Outras procedimentos cirúrgicos são a ressecção parcial como a pancreatectomia distal (para doença extensa na cauda do pâncreas), o procedimento de Whipple (para doença extensa na cabeça do pâncreas), a duodenopancreatectomia com preservação do piloro (semelhante ao procedimento de Whipple) a ressecção da cabeça do pâncreas com preservação do duodeno (procedimento de Beger) ou a pancreatectomia total com autotransplante das ilhotas. No geral, a drenagem cirúrgica é mais eficaz do que as abordagens endoscópicas no alívio da obstrução e dor (1).

Reposição de enzimas pancreáticas

Nos pacientes com insuficiência pancreática exócrina, a má absorção de gorduras é mais grave do que a má absorção de proteínas e carboidratos. Má absorção de gorduras também resulta em um deficit de vitaminas lipossolúveis (A, D, E, K). Utiliza-se a terapia de reposição enzimática pancreática (reposição dos hormônios deficientes para o tratamento da insuficiência pancreática) no tratamento da esteatorreia. Existem várias apresentações disponíveis, e uma dose de até 75.000 a 150.000 unidades da United States Pharmacopeia (25.000 a 50.000 unidades internacionais) de lipase por refeição e metade dessa dose durante lanches é necessária para a absorção apropriada de gorduras. Deve-se iniciar o tratamento nessas doses (baixas) com subsequente titulação baseada na resposta clínica. Deve-se tomar as preparações com as refeições. Deve-se administrar um bloqueador de H2 ou um inibidor da bomba de prótons para pacientes tomando preparações sem revestimento entérico para prevenir a quebra das enzimas pelo ácido.

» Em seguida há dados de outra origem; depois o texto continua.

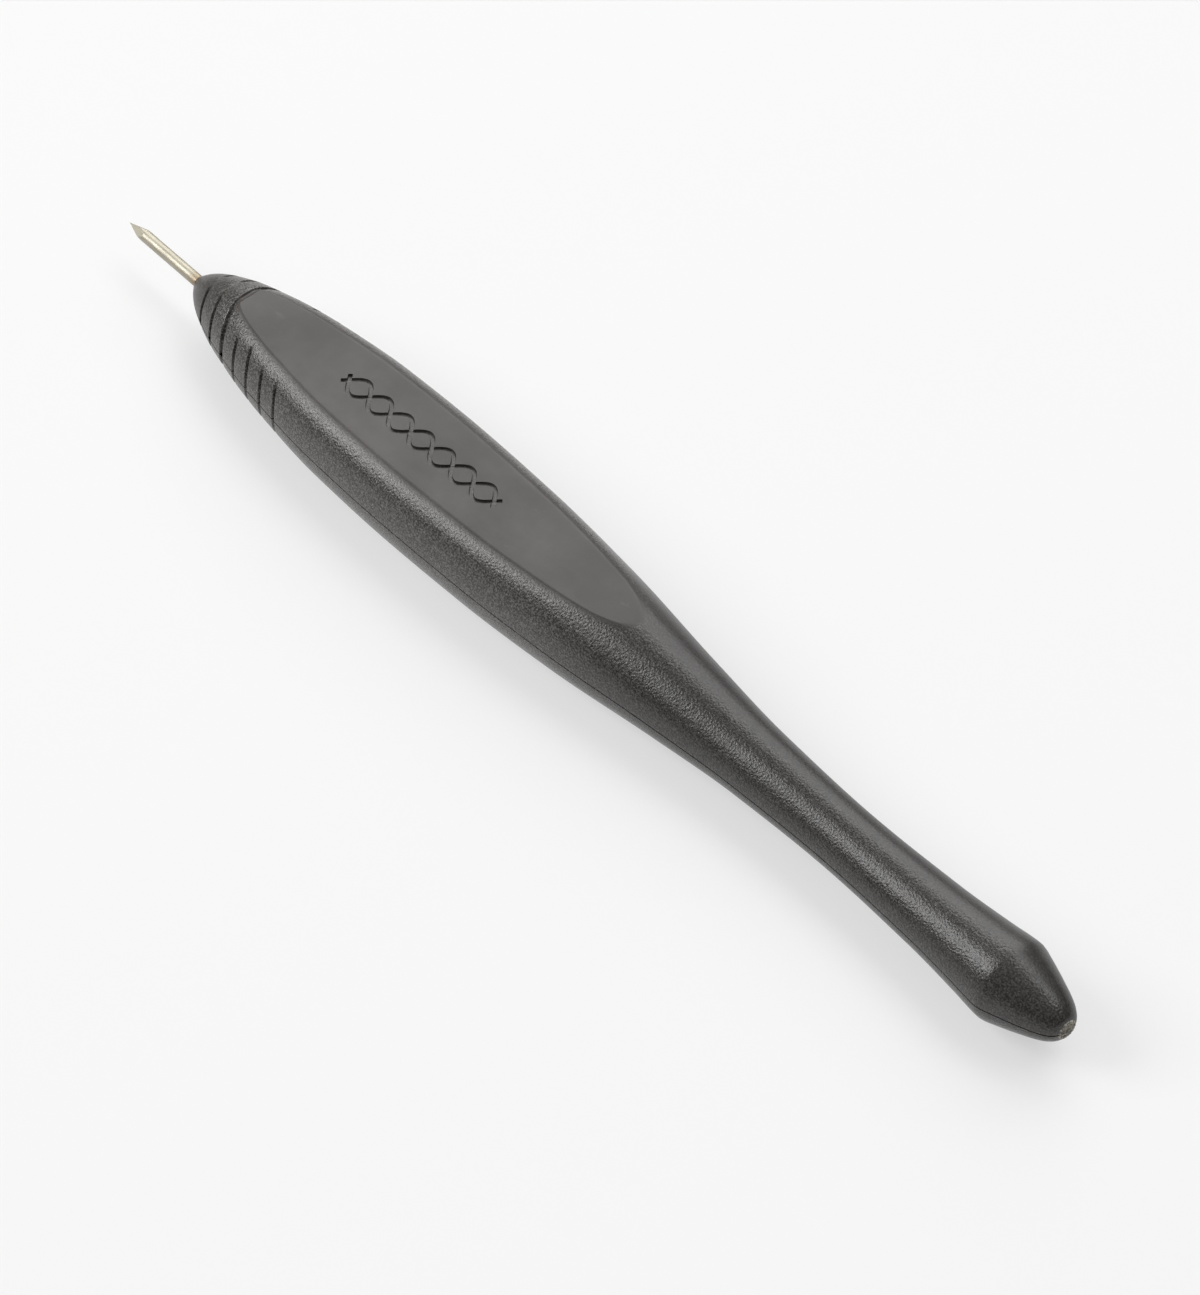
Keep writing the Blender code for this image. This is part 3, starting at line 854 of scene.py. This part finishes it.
def build_lights():
    """Three softboxes in a dim surround that is brighter overhead."""
    softbox("back_softbox", (0.49, -0.59, 0.645), 1.6, 1.5, 1.3, 17.0)
    softbox("left_softbox", (0.60, 0.52, 0.61), 1.6, 0.9, 0.85, 15.5)
    softbox("side_softbox", (-0.20, -0.45, 0.87), 1.6, 0.9, 0.8, 6.0)
    surround = bpy.data.worlds.new("studio")
    surround.use_nodes = True
    tree = surround.node_tree
    place = tree.nodes.new("ShaderNodeTexCoord")
    split = tree.nodes.new("ShaderNodeSeparateXYZ")
    level = tree.nodes.new("ShaderNodeMapRange")
    level.inputs["From Min"].default_value = 0.3
    level.inputs["From Max"].default_value = 1.0
    level.inputs["To Min"].default_value = DIM_SURROUND
    level.inputs["To Max"].default_value = BRIGHT_SURROUND
    tree.links.new(place.outputs["Generated"], split.inputs["Vector"])
    tree.links.new(split.outputs["Z"], level.inputs["Value"])
    background = tree.nodes["Background"]
    background.inputs["Color"].default_value = (1.0, 1.0, 1.0, 1.0)
    tree.links.new(level.outputs["Result"], background.inputs["Strength"])
    bpy.context.scene.world = surround
    bpy.context.scene.view_settings.view_transform = 'Standard'


CAMERA_AZIMUTH = math.radians(228.594)
CAMERA_ELEVATION = math.radians(49.4)
CAMERA_DISTANCE = 0.78
SENSOR_WIDTH = 36.0
LONG_SIDE_FIELD = 0.14932
AIM_STATION = 76.0 * MM
AIM_RIGHT = -1.615 * MM
AIM_UP = -0.942 * MM
CAMERA_ROLL = 0.0014


def build_camera():
    """Camera behind the butt end and to the +Y side, looking down on the awl."""
    data = bpy.data.cameras.new("camera")
    camera = bpy.data.objects.new("camera", data)
    bpy.context.scene.collection.objects.link(camera)
    back = Vector((math.sin(CAMERA_AZIMUTH) * math.cos(CAMERA_ELEVATION),
                   -math.cos(CAMERA_AZIMUTH) * math.cos(CAMERA_ELEVATION),
                   math.sin(CAMERA_ELEVATION)))
    right = Vector((0.0, 0.0, 1.0)).cross(back).normalized()
    up = back.cross(right)
    aim = world(AIM_STATION, 0.0, 0.0) + right * AIM_RIGHT + up * AIM_UP
    camera.location = aim + back * CAMERA_DISTANCE
    camera.rotation_mode = 'QUATERNION'
    camera.rotation_quaternion = back.to_track_quat('Z', 'Y') @ Quaternion((0.0, 0.0, 1.0), CAMERA_ROLL)
    data.sensor_width = SENSOR_WIDTH
    data.lens = data.sensor_width * CAMERA_DISTANCE / LONG_SIDE_FIELD
    data.clip_start = 0.01
    data.clip_end = 20.0
    bpy.context.scene.camera = camera


# ======================================================================================

build_camera()
plastic = charcoal_plastic()
build_half("upper_half_fine", UPPER, plastic)
build_half("lower_half_fine", LOWER, plastic)
build_blade(blade_steel())
build_floor()
build_lights()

Respostas clínicas favoráveis incluem ganho de peso, diminuição dos movimentos intestinais, eliminação de gotas de óleo com as fezes, aumento dos níveis de vitaminas hipossolúveis e melhora do bem-estar. Pode-se documentar a resposta clínica mostrando uma diminuição da gordura fecal depois da terapia de reposição enzimática. Nos casos de esteatorreia especialmente grave e refratária a essas medidas, pode-se usar triglicerídeos de cadeia média como a fonte de gordura, porque eles são absorvidos sem as enzimas pancreáticas, e deve-se reduzir outras gorduras dietéticas proporcionalmente. Deve-se fazer a suplementação com vitaminas lipossolúveis A, D e K, incluindo vitamina E, que pode minimizar a inflamação.

Tratamento do diabetes

O paciente deve ser encaminhado a um endocrinologista para tratamento do diabetes. Deve-se administrar insulina com cautela porque a deficiência coexistente da secreção do glucagon pelas células alfa pode resultar em hipoglicemia prolongada e sem oposição, o que é patognomônico do diabetes pancreotogênico (diabetes tipo 3c). Hipoglicemiantes orais raramente ajudam a tratar o diabetes causado por pancreatite crônica.

Referência sobre o tratamento

  1. 1. Yang CJ, Bliss LA, Freedman SD, et al: Surgery for chronic pancreatitis: The role of early surgery in pain management. Pancreas 44(5):819–823, 2015. doi: 10.1097/MPA.0000000000000333

Pontos-chave

  • Crises recorrentes de pancreatite aguda podem causar inflamação crônica persistente, dano ductal e com o tempo fibrose, levando à pancreatite crônica.

  • Os pacientes têm dor abdominal episódica, seguida mais tarde na doença por manifestações de má absorção.

  • O diagnóstico baseia-se na apresentação clínica, exames de imagem e testes da função pancreática.

  • O tratamento da pancreatite crônica é direcionado principalmente ao controle da dor e ao tratamento das complicações, como a insuficiência pancreática.